Student initiations are more about group harassment than alcohol
Jim is an Associate Editor at Wonkhe
Tags
Speaking after their son’s inquest at Gloucester Coronor’s court on Tuesday, the family of University of Gloucestershire student Sam Potter argued that it’s likely there are many other universities in the UK with “initiations” problems:
Our hope is that with increasing awareness of these issues, universities step up to try and change things for the better of their students. Affecting a positive change in drinking culture will not be easy, but we have to try.”
Let’s hope so.
Sam was a second year film production student at the university who died on 9th May 2019 with an alcohol level of more than four and a half times the legal limit for a driver in his blood.
He’d been participating in the Rugby Club’s “end of season” initiation the day before, drinking “concoctions” of alcohol mixed by third and fourth years in a shed – with a tarpaulin laid on the floor to catch spillages and vomit. At 6pm several students went home but Sam, described as being “extremely intoxicated”, stayed and fell asleep on the floor, leaning against a sofa. Fellow students found him unresponsive in the early hours of the next morning and attempted CPR until paramedics arrived – but he could not be revived.
It’s a hauntingly typical case – and in many ways even more typical than that of the last major case to hit the news in Newcastle back in 2016, insofar as it surrounds a student sports club and its activities behind closed doors. That Newcastle case caused the coroner to call on the sector to do more, which in turn led to Universities UK issuing guidance which we looked at on the site back in 2019.

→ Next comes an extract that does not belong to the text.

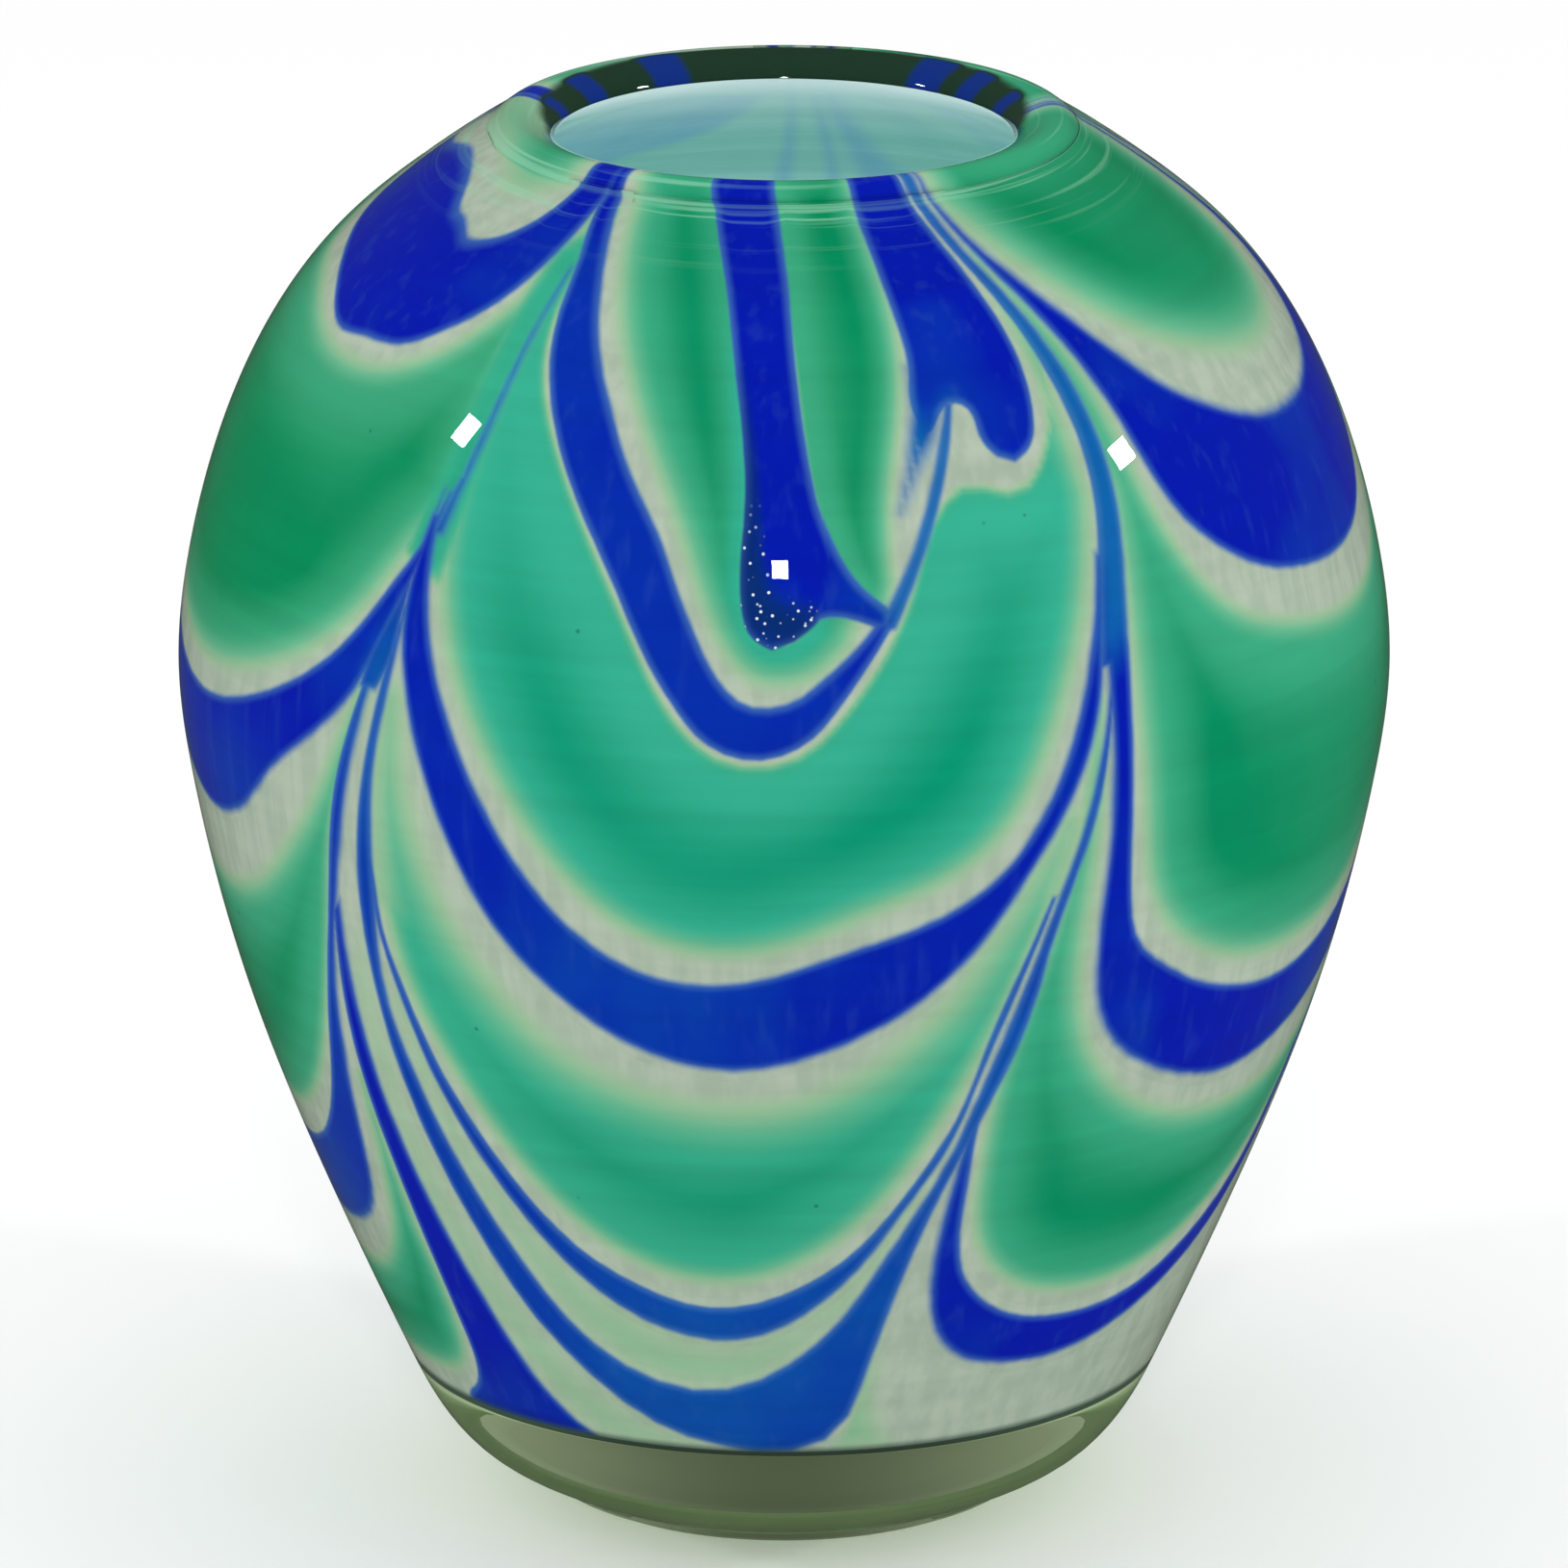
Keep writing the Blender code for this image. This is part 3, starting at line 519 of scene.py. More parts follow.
def chart_shape(name, edges, softness, turn, tone, teal=0.0, middle=9.0):
    """Adds one trail (tone given) or one green field (tone None) to the chart."""
    reach = FAR if tone is not None else middle + 4.0
    first, second = (smooth_curve(edge, EDGE_POINTS) + (turn, 0) for edge in edges)
    polygon = np.vstack([first, second[::-1]])
    spread = reach / FOOT_SCALE
    columns = np.arange(
        math.floor((polygon[:, 0].min() - spread) / CHART_STEP_ANGLE),
        math.ceil((polygon[:, 0].max() + spread) / CHART_STEP_ANGLE) + 1,
    )
    r0, r1 = np.searchsorted(ROW_HEIGHTS, [polygon[:, 1].min() - reach, polygon[:, 1].max() + reach])
    rows = np.arange(r0, r1)
    to_first, to_second = (distance_field(line, columns, rows, reach) for line in (first, second))
    ends = [np.array([first[k], second[k]]) for k in (0, -1)]
    to_end = np.minimum(*(distance_field(end, columns, rows, reach) for end in ends))
    sign = np.where(inside_of(polygon, columns, rows), 1.0, -1.0)
    signed = np.minimum(np.minimum(to_first, to_second), to_end) * sign
    shares = np.minimum(to_first / softness[0], to_second / softness[1])
    shares = np.minimum(shares, to_end / max(softness)) * sign
    at = (rows[:, None], columns[None, :] % CHART_COLUMNS)
    SHAPES[name] = (columns, rows, signed)
    if tone is None:
        fade = smooth_share(shares, -0.55, 0.75) * (PALE_SHARE if name.startswith("pale") else 1.0)
        across = to_first / np.maximum(to_first + to_second, 0.1)
        deep = smooth_share(signed, 0.5, middle) * (0.38 + 0.62 * smooth_share(across, 0.12, 0.62))
        if teal > TEAL_FIELD:  # these fields deepen downwards too
            down = (polygon[:, 1].max() - ROW_HEIGHTS[rows]) / np.ptp(polygon[:, 1])
            deep = deep * (0.35 + 0.65 * smooth_share(down, 0.35, 0.72))[:, None]
        stronger = fade > CHART["green"][at]
        CHART["teal"][at] = np.where(stronger, teal, CHART["teal"][at])
        CHART["green"][at] = np.maximum(CHART["green"][at], fade)
        CHART["deep"][at] = np.maximum(CHART["deep"][at], deep * fade)
    else:
        nearer = shares > CHART["edge"][at]
        CHART["tone"][at] = np.where(nearer, tone, CHART["tone"][at])
        CHART["edge"][at] = np.maximum(CHART["edge"][at], np.clip(shares, -FAR, FAR))
        CHART["reach"][at] = np.maximum(CHART["reach"][at], signed)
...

From a policy perspective, the Gloucestershire case raises significant issues of consent, jurisdiction and coroner understanding of student sports clubs and peer pressure.
At the hearing, Detective Sergeant David McCoy said there was evidence that lager, Guinness and rum had been drunk alongside various food sauces at the gathering:
Everybody who was there, was there of their own free will and voluntarily and engaged in those games voluntarily and were able to stop if they wished to do so”
Clearly what McCoy was getting at was there wasn’t any legal foul play per se – nobody was directly forcing Potter to take part. But everything we know about student initiations is that they rely on powerful peer pressure to cause students to take part in dangerous, harmful and potentially fatal activities.
And it means that when students are joining sports clubs or societies or taking part in group activities, it’s important that we take active steps to adjust the “meaning” of consent to take into account students’ need to be valued and accepted by the group.
As the university’s student registrar Stewart Dove said at the hearing:
There is no doubt there was a culture within Sam’s group which meant you probably felt you had to attend and had to join in. I don’t think we can try to dodge that issue. That is very clear.”
And as I noted back in 2018,
The group social benefits of degrading oneself or being seen to degrade others, mixed with the disinhibiting impact of alcohol, are central ways in which students end up doing things that they would otherwise never consider.
Universities and SUs need to make sure that their policies define initiations as:
Any activities expected of someone joining or participating in a group that humiliates, degrades, abuses or endangers them, regardless of a person’s willingness to participate
…with training and discussion focussed how such “expectations” get generated. “We told them they could opt out” can’t be good enough.
Another big issue that the case raises is that of jurisdiction. I’ve come across too many sets of policies over the past couple of years that are still unclear on whether something that happens on a pub crawl, or in a nightclub, or at “pre-drinks” around a team-mate’s house is something that should be risk-assessed, regulated and monitored or be considered something that friends are doing in their private life.
And too often, the disciplinary and conduct rules surrounding the central university, the SU and the department of Sport barely reference each other let alone meaningfully integrate. As universities respond to Nicola Dandridge’s “review your policies by the summer” call, now’s as good a time as any to clear up any procedural confusion.
The coroner said that in view of the university’s pledge to implement changes recommended in a report commissioned from BUCS, she did not feel it necessary to issue a “prevention of further deaths” report, and recorded a conclusion that Sam died an “alcohol related death”.
Doubtless that is correct in legal terms. But as I’ve said before, these tragic initiations cases aren’t really about alcohol, and understanding just what they are about is key to understanding what sort of action we should take in the future.
They’re about elite group harassment – and as such they’re yet another reason why OfS’ “statement of expectations” on harassment that never mentions such a concept falls so short of what’s required in this “duty of care” area.